GC43B-1179
How Well CMIP5 Earth System Models And CORDEX Regional Climate Models Simulate Temperature and Precipitation of Present Climate During JJAS Season Over West Africa

Thursday, 17 December 2015
Poster Hall (Moscone South)
Michel Pinghouinde Nikiema, WASCAL, Climate System, Ouagadougou, Burkina Faso
Abstract:
This study investigates whether Regional Climate Models (RCMs) are always adding value at local scale to the performance of Global Climate Models (GCMs). Therefore, for June-September season, we compare Multi Model Ensemble (MMEs) of temperature and precipitation from 16 members from CORDEX ((Coordinated Regional Climate Downscaling Experiment) RCMs, 9 members from CMIP5(Coupled Model Intercomparison Project Phase 5) which are the driving GCMs for RCMs and 29 members from CMIP5 ESMs to the observation gridded data sets. We found that both ESMs and RCMs MMEs are able to capture spatial patterns of precipitation and temperature over West Africa with RCMs MMEs having more local details. For temperature, CORDEX RCMs MMEs shows a cold bias over West Africa compare to ESMs MMEs but for precipitation there is clear bias reduction. Over the Sahel and Gulf of Guinea there is more added value for precipitation downscaling compare to temperature one and uncertainty (spread) is reduced. Rotated EOFs was used to appreciate the ability of the models to capture the inter annual variability.

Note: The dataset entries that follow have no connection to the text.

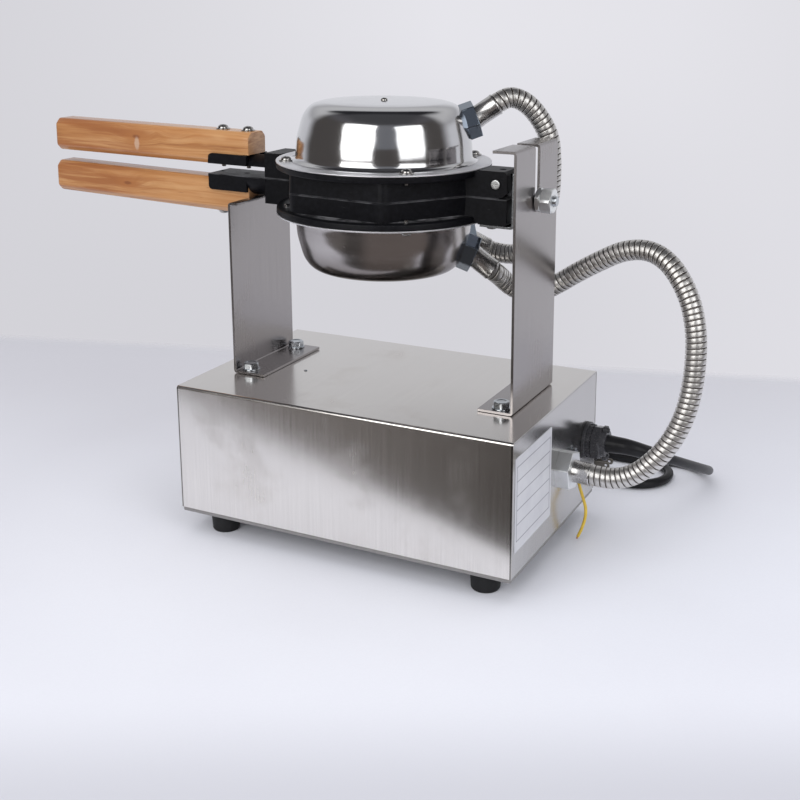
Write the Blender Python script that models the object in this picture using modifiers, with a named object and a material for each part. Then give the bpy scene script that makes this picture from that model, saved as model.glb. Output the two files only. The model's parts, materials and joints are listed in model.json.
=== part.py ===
"""Bubble waffle maker: a stainless base box on four rubber feet, two uprights, and between them a pair of
cast pans that turn over about a bolt in the right upright. The upper pan opens on a hinge pin. Each pan has
a polished heater cover, a wooden handle and a steel conduit for its wires.

Metres, +Z up. Lengths below are in millimetres and are scaled once, by MM.
+X is the hinge and conduit end, -X the handle end, -Y the plain long side, +Y the control side.
The table is at Z = 0.
"""
import math

import bmesh
import bpy
from mathutils import Matrix, Vector

MM = 0.001
GAP = 0.3  # clearance between neighbouring pieces

# ---- where the origin is: under the middle of the whole object, on the table
ORIGIN_X, ORIGIN_Y = 48.24, -9.1

# ---- base box
BASE_L, BASE_W = 346.0, 221.6
BASE_Z0, BASE_Z1 = 25.5, 149.5
SHEET = 1.2
FOOT_X, FOOT_Y = 139.0, 86.0

# ---- uprights (folded from 2.4 mm sheet)
UP_T = 2.4
LEFT_X = -146.2  # outer face of the left plate
LEFT_HALF, LEFT_FOOT, LEFT_TOP_FLANGE, LEFT_Z1 = 53.0, 35.0, 10.6, 320.0
RIGHT_X = 148.2  # outer face of the right plate
RIGHT_HALF, RIGHT_FOOT, RIGHT_TAB, RIGHT_Z1 = 50.7, 34.0, 22.0, 384.5
UP_Z0 = BASE_Z1 + GAP

# ---- the pan head: it turns about the pivot bolt and leans nose-up by TILT
PIVOT = Vector((156.0, 0.0, 336.0))
TILT = math.radians(0.85)
PAN_X = -5.0  # middle of the pans
PAN_R = 102.5
RING_TOP, RING_T = 25.0, 1.2
FLANGE_Z = 17.5
HEX_R = 98.5
RECESS_R = 83.8
RECESS_LOW, RECESS_UP = 7.0, 1.0
BUBBLE_R, BUBBLE_PITCH = 12.2, 27.0
DOME_X = -5.0
PIN_X, PIN_Z, PIN_R = 115.0, 13.0, 3.4
LUG_X1, LUG_HALF = 125.6, 16.0
ARM_HALF = 19.0
SCREW_ANGLES = (46.0, 138.0, -142.0, -50.0)
SCREW_RING = 91.6

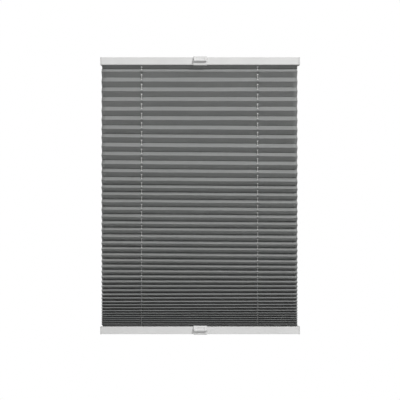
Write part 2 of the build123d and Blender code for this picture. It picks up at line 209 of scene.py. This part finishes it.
def cloth():
    """Plain-woven polyester, pressed into pleats. UV is the flat cloth in metres: u across, v along."""
    m, nt, b = new_material("pleat_cloth")
    uv = nt.nodes.new("ShaderNodeUVMap")
    uv.uv_map = "flat"
    sep = nt.nodes.new("ShaderNodeSeparateXYZ")
    nt.links.new(uv.outputs[0], sep.inputs[0])
    u, v = sep.outputs[0], sep.outputs[1]
    # weave: warp and weft 0.42 mm apart
    per = 2 * math.pi / (0.42 * MM)
    wu = math_node(nt, "SINE", math_node(nt, "MULTIPLY", u, per))
    wv = math_node(nt, "SINE", math_node(nt, "MULTIPLY", v, per))
    weave = math_node(nt, "MULTIPLY_ADD", math_node(nt, "MULTIPLY", wu, wv), 0.5)
    weave.node.inputs[2].default_value = 0.5
    # slubs: long thin streaks along the weft and warp
    mp = nt.nodes.new("ShaderNodeMapping")
    mp.inputs["Scale"].default_value = (35, 900, 1)
    nt.links.new(uv.outputs[0], mp.inputs[0])
    slub = noise(nt, mp.outputs[0], 1.0, 3.0, 0.6)
    mp2 = nt.nodes.new("ShaderNodeMapping")
    mp2.inputs["Scale"].default_value = (900, 30, 1)
    nt.links.new(uv.outputs[0], mp2.inputs[0])
    slub2 = noise(nt, mp2.outputs[0], 1.0, 3.0, 0.6)
    patch = nt.nodes.new("ShaderNodeTexNoise")
    patch.inputs["Scale"].default_value = 9.0
    patch.inputs["Detail"].default_value = 2.0
    nt.links.new(uv.outputs[0], patch.inputs["Vector"])
    mix = math_node(nt, "ADD", math_node(nt, "MULTIPLY", slub, 0.45), math_node(nt, "MULTIPLY", slub2, 0.30))
    mix = math_node(nt, "ADD", mix, math_node(nt, "MULTIPLY", patch.outputs["Fac"], 0.25))
    tint = (0.975, 1.0, 0.985)
    base = ramp(nt, mix, [(0.30, grey(CLOTH_DARK, tint)), (0.70, grey(CLOTH_LIGHT, tint))])
    # painted shade: the cloth colour is darkened along every pleat crease, fading out 1.6 mm from it, standing in for
    # the shade that falls into the folds
    at = nt.nodes.new("ShaderNodeAttribute")
    at.attribute_name = "crease_shade_mask"
    crease_shade_mask = ramp(nt, at.outputs["Fac"], [(0.0, grey(1.0)), (1.0, grey(CREASE_SHADE_DARK))])
    mul = nt.nodes.new("ShaderNodeMix")
    mul.data_type = "RGBA"
    mul.blend_type = "MULTIPLY"
    mul.inputs[0].default_value = 1.0
    nt.links.new(base, mul.inputs[6])
    nt.links.new(crease_shade_mask, mul.inputs[7])
    wm = nt.nodes.new("ShaderNodeMix")
    wm.data_type = "RGBA"
    wm.blend_type = "MULTIPLY"
    wm.inputs[0].default_value = 1.0
    wcol = ramp(nt, weave, [(0.0, grey(0.93)), (0.6, grey(1.0))])
    nt.links.new(mul.outputs[2], wm.inputs[6])
    nt.links.new(wcol, wm.inputs[7])
    nt.links.new(wm.outputs[2], b.inputs["Base Color"])
    r = math_node(nt, "MULTIPLY_ADD", slub, 0.12)
    r.node.inputs[2].default_value = 0.76
    nt.links.new(r, b.inputs["Roughness"])
    b.inputs["Sheen Weight"].default_value = 0.15
    b.inputs["Sheen Roughness"].default_value = 0.6
    b.inputs["Specular IOR Level"].default_value = 0.25
    # thin cloth lets some light through
    b.inputs["Subsurface Weight"].default_value = 0.26
    b.inputs["Subsurface Radius"].default_value = (1.0, 1.0, 1.0)
    b.inputs["Subsurface Scale"].default_value = 0.0012
    h = math_node(nt, "ADD", weave, math_node(nt, "MULTIPLY", slub, 1.2))
    nt.links.new(bump(nt, h, 0.25, 0.00012), b.inputs["Normal"])
    return m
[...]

We found that the CORDEX MMEs was able to capture the observed spatial patterns of the first Rotated EOFs but fail to reproduce the inter annual variability compare to CMIP5 and CMIP5_SUBSET. For the second and third Rotated EOFs for precipitation, CORDEX MMES poorly capture the variability with a respective correlation of 0.39 and 0.20. Concerning temperature, only the third mode was well capture with a correlation of 0.78. The global warming trend was also well captured by the models temperature three modes.